→ SUPPLIED INFORMATION:

- - - -

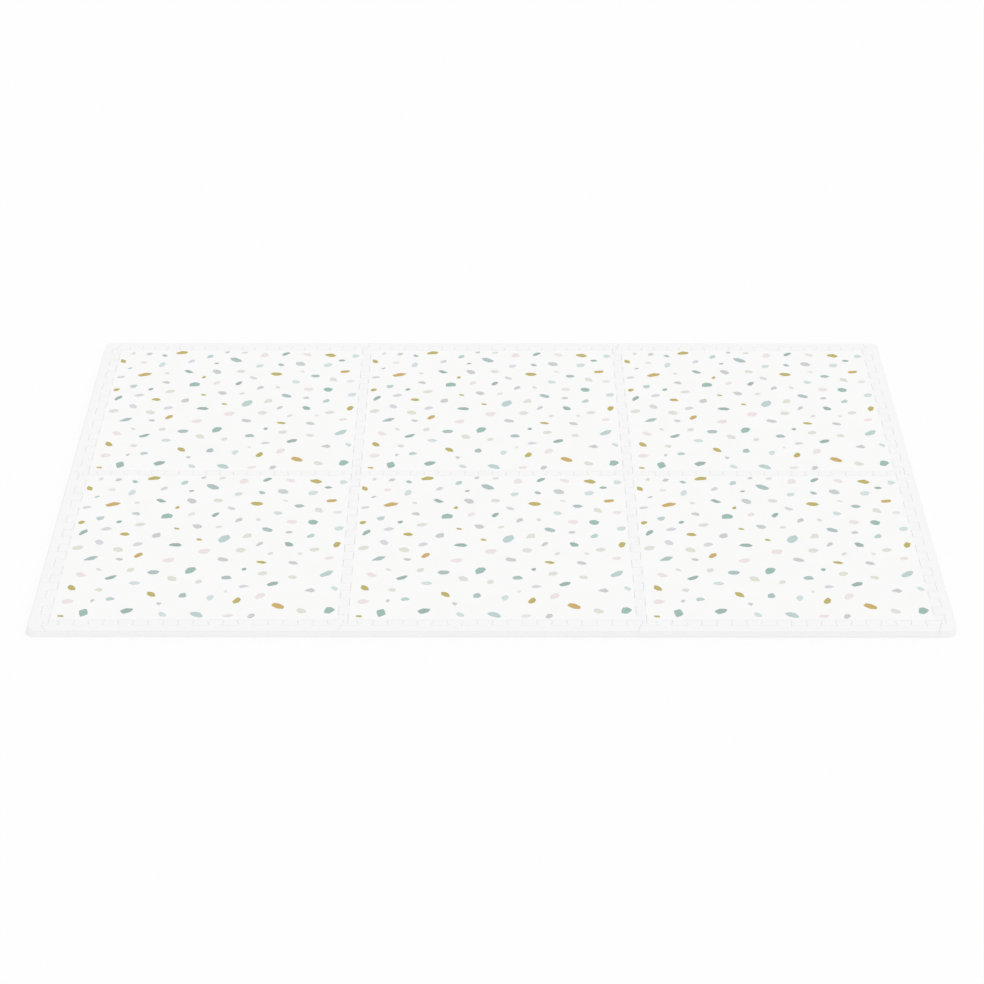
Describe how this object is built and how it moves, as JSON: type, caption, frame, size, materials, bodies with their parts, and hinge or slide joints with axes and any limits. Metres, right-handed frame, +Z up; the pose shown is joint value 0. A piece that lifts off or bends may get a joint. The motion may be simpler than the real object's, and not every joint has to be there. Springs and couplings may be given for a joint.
{
  "type": "modular play mat",
  "caption": "Flat play mat of square foam tiles locked edge to edge by dovetail teeth, framed by straight edge strips, with a scattered stone-chip print.",
  "frame": {"origin": "on the floor, under the middle of the mat", "axes": "+X along the long side, towards the right in the picture; +Y away from the viewer; +Z up"},
  "size_m": [1.8596, 1.2596, 0.016],
  "materials": {
    "tile_foam": "matt closed-cell foam with a fine embossed grain, off-white, printed with small chips",
    "strip_foam": "matt closed-cell foam with a fine embossed grain, off-white, unprinted"
  },
  "bodies": {
    "root": {"tile_front_left": "tile_foam", "tile_front_middle": "tile_foam", "tile_front_right": "tile_foam", "tile_back_left": "tile_foam", "tile_back_middle": "tile_foam", "tile_back_right": "tile_foam", "strip_front_left": "strip_foam", "strip_front_middle": "strip_foam", "strip_front_right": "strip_foam", "strip_right_front": "strip_foam", "strip_right_back": "strip_foam", "strip_back_right": "strip_foam", "strip_back_middle": "strip_foam", "strip_back_left": "strip_foam", "strip_left_back": "strip_foam", "strip_left_front": "strip_foam"}
  },
  "joints": []
}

- - - -

Give back each line above precisely as it stands.

→ THE COMPLETED TASK:
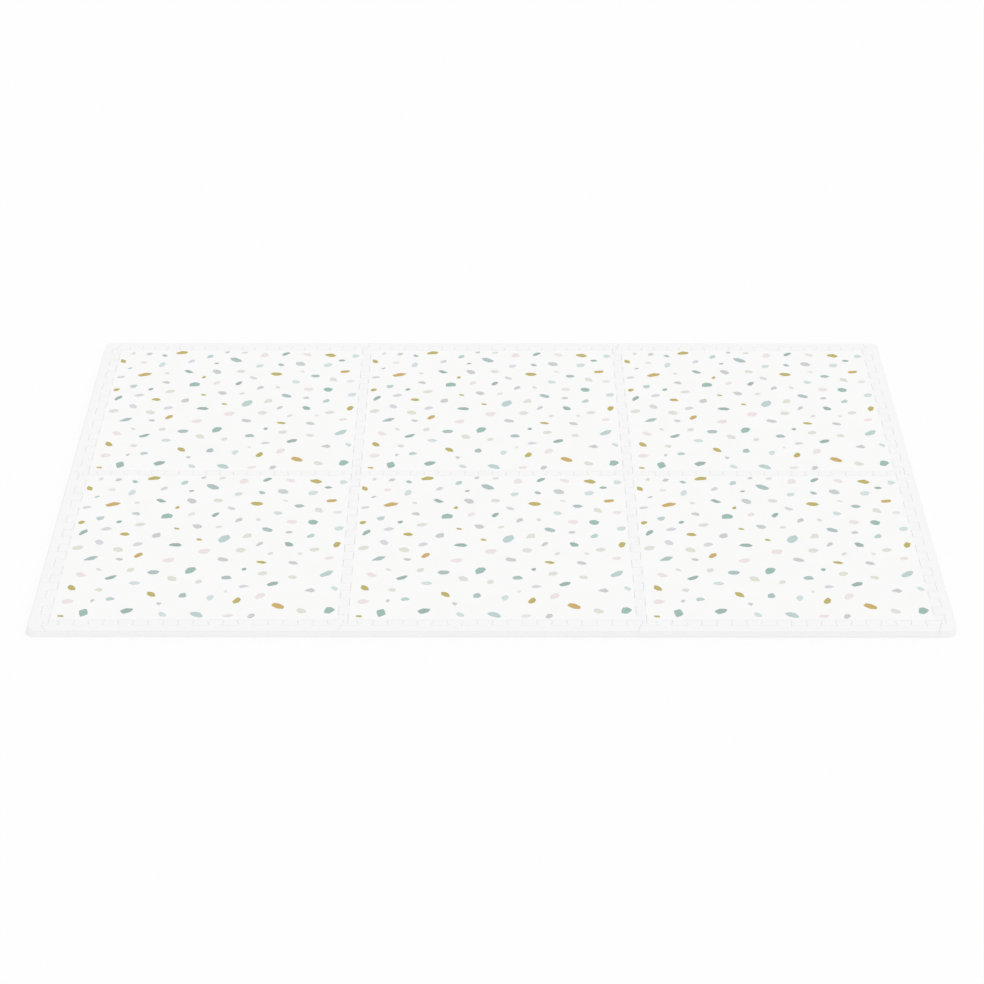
Describe how this object is built and how it moves, as JSON: type, caption, frame, size, materials, bodies with their parts, and hinge or slide joints with axes and any limits. Metres, right-handed frame, +Z up; the pose shown is joint value 0. A piece that lifts off or bends may get a joint. The motion may be simpler than the real object's, and not every joint has to be there. Springs and couplings may be given for a joint.
{
  "type": "modular play mat",
  "caption": "Flat play mat of square foam tiles locked edge to edge by dovetail teeth, framed by straight edge strips, with a scattered stone-chip print.",
  "frame": {"origin": "on the floor, under the middle of the mat", "axes": "+X along the long side, towards the right in the picture; +Y away from the viewer; +Z up"},
  "size_m": [1.8596, 1.2596, 0.016],
  "materials": {
    "tile_foam": "matt closed-cell foam with a fine embossed grain, off-white, printed with small chips",
    "strip_foam": "matt closed-cell foam with a fine embossed grain, off-white, unprinted"
  },
  "bodies": {
    "root": {"tile_front_left": "tile_foam", "tile_front_middle": "tile_foam", "tile_front_right": "tile_foam", "tile_back_left": "tile_foam", "tile_back_middle": "tile_foam", "tile_back_right": "tile_foam", "strip_front_left": "strip_foam", "strip_front_middle": "strip_foam", "strip_front_right": "strip_foam", "strip_right_front": "strip_foam", "strip_right_back": "strip_foam", "strip_back_right": "strip_foam", "strip_back_middle": "strip_foam", "strip_back_left": "strip_foam", "strip_left_back": "strip_foam", "strip_left_front": "strip_foam"}
  },
  "joints": []
}